Task statement: Copy only this: the line containing "node = placed[0]", the line containing "obj.parent = None", and every line between them, exactly as written.

* Start Collected data *

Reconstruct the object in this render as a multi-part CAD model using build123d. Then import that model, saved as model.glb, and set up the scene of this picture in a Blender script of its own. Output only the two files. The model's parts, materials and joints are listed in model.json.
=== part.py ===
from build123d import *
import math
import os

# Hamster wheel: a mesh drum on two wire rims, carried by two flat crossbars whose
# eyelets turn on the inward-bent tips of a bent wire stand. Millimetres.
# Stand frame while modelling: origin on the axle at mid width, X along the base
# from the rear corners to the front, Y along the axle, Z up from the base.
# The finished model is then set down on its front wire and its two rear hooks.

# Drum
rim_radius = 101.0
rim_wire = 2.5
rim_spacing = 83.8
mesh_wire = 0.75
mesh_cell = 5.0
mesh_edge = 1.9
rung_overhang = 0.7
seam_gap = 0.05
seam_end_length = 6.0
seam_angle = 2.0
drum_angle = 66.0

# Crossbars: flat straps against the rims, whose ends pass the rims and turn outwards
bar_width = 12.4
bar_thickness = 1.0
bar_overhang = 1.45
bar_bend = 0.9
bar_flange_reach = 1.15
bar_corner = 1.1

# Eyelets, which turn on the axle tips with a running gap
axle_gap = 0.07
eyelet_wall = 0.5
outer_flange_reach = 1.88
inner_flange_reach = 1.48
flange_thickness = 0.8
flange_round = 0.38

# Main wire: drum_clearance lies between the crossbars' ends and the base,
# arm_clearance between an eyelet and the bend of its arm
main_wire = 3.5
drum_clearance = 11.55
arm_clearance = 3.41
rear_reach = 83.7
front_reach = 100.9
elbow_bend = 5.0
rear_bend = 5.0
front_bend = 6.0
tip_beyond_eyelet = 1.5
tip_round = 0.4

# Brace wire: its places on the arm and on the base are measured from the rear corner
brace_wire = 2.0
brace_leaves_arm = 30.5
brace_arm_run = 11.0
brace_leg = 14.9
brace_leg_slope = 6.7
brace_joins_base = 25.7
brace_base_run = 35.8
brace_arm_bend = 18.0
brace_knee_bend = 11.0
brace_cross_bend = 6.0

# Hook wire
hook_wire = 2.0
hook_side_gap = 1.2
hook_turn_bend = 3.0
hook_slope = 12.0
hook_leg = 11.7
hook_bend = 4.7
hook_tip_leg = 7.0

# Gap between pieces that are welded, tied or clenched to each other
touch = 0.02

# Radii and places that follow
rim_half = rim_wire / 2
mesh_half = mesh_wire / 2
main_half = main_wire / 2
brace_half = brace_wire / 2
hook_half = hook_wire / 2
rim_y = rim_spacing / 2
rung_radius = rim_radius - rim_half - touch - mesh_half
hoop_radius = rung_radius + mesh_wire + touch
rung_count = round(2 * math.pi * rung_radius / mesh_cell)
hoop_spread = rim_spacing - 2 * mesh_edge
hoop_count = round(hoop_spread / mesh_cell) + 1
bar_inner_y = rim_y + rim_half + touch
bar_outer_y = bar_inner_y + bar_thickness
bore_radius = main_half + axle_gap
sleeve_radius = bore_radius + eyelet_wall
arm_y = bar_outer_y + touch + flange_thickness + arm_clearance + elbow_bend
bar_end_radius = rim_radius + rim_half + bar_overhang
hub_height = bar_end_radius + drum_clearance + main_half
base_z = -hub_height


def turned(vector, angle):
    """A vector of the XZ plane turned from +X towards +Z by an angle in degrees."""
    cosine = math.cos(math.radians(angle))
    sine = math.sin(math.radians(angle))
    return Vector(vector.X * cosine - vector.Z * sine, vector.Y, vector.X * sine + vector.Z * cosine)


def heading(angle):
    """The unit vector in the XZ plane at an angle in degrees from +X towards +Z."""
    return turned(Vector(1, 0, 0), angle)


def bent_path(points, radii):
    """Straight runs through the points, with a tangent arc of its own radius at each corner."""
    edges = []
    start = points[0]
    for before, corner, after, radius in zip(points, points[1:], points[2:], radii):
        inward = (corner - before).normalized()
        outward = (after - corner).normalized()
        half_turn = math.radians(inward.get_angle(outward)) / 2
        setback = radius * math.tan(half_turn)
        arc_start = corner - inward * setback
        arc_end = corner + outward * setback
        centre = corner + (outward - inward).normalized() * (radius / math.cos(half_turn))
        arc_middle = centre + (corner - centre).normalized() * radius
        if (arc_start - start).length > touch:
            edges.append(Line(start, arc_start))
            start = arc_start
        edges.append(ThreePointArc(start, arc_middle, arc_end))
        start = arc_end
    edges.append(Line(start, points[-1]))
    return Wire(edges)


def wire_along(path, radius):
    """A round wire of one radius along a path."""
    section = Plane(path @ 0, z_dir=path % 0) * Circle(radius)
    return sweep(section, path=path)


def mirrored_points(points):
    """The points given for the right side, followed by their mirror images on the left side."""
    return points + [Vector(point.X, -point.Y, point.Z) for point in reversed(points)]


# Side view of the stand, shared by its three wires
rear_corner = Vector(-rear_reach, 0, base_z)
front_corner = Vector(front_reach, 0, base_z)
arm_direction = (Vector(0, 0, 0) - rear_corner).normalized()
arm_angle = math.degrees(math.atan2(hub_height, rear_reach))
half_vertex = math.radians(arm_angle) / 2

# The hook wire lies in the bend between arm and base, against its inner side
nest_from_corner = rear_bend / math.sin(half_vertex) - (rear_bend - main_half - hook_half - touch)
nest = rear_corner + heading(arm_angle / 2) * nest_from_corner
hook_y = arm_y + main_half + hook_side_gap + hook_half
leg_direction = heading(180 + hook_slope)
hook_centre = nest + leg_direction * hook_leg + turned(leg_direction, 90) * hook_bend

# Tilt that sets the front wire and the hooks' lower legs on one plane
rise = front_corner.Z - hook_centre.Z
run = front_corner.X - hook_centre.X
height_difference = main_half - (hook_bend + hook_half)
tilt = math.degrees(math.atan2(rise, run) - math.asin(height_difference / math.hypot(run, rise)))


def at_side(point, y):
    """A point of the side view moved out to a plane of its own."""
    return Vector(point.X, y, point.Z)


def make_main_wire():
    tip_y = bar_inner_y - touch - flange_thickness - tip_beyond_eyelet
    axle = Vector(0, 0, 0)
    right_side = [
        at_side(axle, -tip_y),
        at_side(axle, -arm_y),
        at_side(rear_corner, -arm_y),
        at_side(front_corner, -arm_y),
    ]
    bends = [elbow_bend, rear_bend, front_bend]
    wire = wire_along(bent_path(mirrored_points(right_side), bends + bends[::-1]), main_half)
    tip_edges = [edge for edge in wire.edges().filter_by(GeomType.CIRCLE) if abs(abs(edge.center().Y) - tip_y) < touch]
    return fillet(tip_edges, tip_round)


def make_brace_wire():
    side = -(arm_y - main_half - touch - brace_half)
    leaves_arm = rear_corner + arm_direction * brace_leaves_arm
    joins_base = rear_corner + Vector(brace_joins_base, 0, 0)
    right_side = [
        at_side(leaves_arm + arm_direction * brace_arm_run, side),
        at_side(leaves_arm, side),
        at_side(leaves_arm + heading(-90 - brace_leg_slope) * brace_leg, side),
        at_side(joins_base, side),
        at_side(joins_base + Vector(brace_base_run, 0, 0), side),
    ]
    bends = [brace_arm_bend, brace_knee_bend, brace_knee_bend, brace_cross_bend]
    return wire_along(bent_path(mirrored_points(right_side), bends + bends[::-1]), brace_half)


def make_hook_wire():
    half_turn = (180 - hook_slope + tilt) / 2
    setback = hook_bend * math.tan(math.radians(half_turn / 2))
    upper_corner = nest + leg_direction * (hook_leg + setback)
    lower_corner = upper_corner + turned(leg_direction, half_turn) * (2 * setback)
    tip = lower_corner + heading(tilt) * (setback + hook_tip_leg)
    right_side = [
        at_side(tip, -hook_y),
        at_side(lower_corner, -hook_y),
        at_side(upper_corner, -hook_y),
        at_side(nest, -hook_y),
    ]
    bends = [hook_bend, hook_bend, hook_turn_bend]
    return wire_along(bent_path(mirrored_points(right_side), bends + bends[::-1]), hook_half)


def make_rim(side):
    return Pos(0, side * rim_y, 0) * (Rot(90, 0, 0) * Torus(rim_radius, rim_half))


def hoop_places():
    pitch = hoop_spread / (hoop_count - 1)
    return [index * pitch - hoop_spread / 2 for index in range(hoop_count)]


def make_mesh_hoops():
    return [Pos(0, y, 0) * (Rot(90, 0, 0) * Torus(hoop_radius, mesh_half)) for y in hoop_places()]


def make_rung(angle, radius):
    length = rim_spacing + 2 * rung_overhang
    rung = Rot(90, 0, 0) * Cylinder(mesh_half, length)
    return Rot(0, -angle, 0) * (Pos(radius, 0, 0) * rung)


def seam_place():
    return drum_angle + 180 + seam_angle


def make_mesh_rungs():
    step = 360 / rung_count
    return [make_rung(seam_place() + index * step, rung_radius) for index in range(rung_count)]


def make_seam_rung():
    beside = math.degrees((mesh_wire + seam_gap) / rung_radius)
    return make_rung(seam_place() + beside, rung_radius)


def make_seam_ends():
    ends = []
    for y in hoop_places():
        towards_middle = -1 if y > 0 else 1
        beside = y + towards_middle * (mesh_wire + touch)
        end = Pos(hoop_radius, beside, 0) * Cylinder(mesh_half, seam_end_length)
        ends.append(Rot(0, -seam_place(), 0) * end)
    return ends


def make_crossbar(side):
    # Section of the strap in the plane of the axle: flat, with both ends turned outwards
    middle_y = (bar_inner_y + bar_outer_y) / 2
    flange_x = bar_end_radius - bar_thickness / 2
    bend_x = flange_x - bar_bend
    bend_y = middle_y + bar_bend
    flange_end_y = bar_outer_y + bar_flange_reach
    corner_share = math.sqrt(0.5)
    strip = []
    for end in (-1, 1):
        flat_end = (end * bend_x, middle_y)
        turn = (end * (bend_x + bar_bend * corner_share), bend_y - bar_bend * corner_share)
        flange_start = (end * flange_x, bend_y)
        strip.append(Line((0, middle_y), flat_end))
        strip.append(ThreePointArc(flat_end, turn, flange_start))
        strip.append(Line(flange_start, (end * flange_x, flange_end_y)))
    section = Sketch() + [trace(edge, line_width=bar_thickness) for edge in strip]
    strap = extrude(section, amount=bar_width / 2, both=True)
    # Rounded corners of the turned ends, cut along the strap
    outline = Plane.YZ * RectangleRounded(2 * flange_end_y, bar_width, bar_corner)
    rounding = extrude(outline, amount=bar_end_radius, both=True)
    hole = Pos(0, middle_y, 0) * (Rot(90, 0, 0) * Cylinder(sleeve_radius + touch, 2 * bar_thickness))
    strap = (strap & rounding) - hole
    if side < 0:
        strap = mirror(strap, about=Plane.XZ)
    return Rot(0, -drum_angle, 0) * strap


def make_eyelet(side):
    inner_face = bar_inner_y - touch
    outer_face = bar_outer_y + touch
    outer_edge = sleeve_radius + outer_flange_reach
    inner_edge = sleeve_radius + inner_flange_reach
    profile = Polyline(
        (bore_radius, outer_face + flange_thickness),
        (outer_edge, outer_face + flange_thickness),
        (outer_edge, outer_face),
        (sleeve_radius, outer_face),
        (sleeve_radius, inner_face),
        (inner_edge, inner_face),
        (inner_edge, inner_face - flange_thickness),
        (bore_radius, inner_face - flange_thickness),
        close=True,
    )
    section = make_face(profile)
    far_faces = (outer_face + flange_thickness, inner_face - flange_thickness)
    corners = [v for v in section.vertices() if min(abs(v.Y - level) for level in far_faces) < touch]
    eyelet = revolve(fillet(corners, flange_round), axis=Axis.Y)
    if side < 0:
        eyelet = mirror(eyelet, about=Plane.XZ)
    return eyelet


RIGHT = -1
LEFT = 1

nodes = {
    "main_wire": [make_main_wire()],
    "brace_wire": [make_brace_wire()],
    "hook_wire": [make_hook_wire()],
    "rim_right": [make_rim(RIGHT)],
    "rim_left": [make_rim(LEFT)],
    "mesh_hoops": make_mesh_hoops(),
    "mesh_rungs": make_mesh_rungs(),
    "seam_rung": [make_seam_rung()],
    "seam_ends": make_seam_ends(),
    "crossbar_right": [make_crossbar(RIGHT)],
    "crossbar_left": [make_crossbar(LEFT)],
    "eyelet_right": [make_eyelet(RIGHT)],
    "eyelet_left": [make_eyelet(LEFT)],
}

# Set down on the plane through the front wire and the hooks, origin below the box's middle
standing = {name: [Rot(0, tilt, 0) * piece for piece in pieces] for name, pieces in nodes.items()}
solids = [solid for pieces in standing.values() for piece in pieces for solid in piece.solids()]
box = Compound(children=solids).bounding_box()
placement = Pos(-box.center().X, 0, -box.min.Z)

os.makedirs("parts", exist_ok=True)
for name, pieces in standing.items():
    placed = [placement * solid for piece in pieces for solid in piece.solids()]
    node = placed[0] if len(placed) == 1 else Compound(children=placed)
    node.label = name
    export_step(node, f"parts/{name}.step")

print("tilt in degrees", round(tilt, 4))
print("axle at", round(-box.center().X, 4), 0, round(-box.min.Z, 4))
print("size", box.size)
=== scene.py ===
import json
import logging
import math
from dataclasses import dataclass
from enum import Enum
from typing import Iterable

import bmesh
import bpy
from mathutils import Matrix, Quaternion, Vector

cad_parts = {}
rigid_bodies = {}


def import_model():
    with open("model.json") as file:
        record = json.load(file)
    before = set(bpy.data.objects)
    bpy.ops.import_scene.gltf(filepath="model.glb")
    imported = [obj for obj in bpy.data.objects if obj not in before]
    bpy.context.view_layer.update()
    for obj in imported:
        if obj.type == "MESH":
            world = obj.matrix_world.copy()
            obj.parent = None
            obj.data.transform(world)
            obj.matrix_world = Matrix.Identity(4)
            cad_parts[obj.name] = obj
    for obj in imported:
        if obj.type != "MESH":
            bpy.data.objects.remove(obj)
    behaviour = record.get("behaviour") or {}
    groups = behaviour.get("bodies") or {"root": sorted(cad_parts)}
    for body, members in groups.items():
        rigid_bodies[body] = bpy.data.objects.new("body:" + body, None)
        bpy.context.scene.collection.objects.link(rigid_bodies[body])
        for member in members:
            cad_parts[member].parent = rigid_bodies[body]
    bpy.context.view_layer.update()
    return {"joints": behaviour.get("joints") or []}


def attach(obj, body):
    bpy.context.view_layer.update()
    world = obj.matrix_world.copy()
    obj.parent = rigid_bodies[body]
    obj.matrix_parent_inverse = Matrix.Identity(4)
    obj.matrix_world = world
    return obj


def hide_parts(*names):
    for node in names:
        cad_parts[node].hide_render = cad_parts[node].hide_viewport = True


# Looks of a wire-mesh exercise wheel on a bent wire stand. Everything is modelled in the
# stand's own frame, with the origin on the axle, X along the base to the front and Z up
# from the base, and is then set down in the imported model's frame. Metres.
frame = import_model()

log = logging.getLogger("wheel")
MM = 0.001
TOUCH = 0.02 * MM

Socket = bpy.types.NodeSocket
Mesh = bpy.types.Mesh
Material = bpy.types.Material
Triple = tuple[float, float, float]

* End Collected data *

Written response:
    node = placed[0] if len(placed) == 1 else Compound(children=placed)
    node.label = name
    export_step(node, f"parts/{name}.step")

print("tilt in degrees", round(tilt, 4))
print("axle at", round(-box.center().X, 4), 0, round(-box.min.Z, 4))
print("size", box.size)
=== scene.py ===
import json
import logging
import math
from dataclasses import dataclass
from enum import Enum
from typing import Iterable

import bmesh
import bpy
from mathutils import Matrix, Quaternion, Vector

cad_parts = {}
rigid_bodies = {}


def import_model():
    with open("model.json") as file:
        record = json.load(file)
    before = set(bpy.data.objects)
    bpy.ops.import_scene.gltf(filepath="model.glb")
    imported = [obj for obj in bpy.data.objects if obj not in before]
    bpy.context.view_layer.update()
    for obj in imported:
        if obj.type == "MESH":
            world = obj.matrix_world.copy()
            obj.parent = None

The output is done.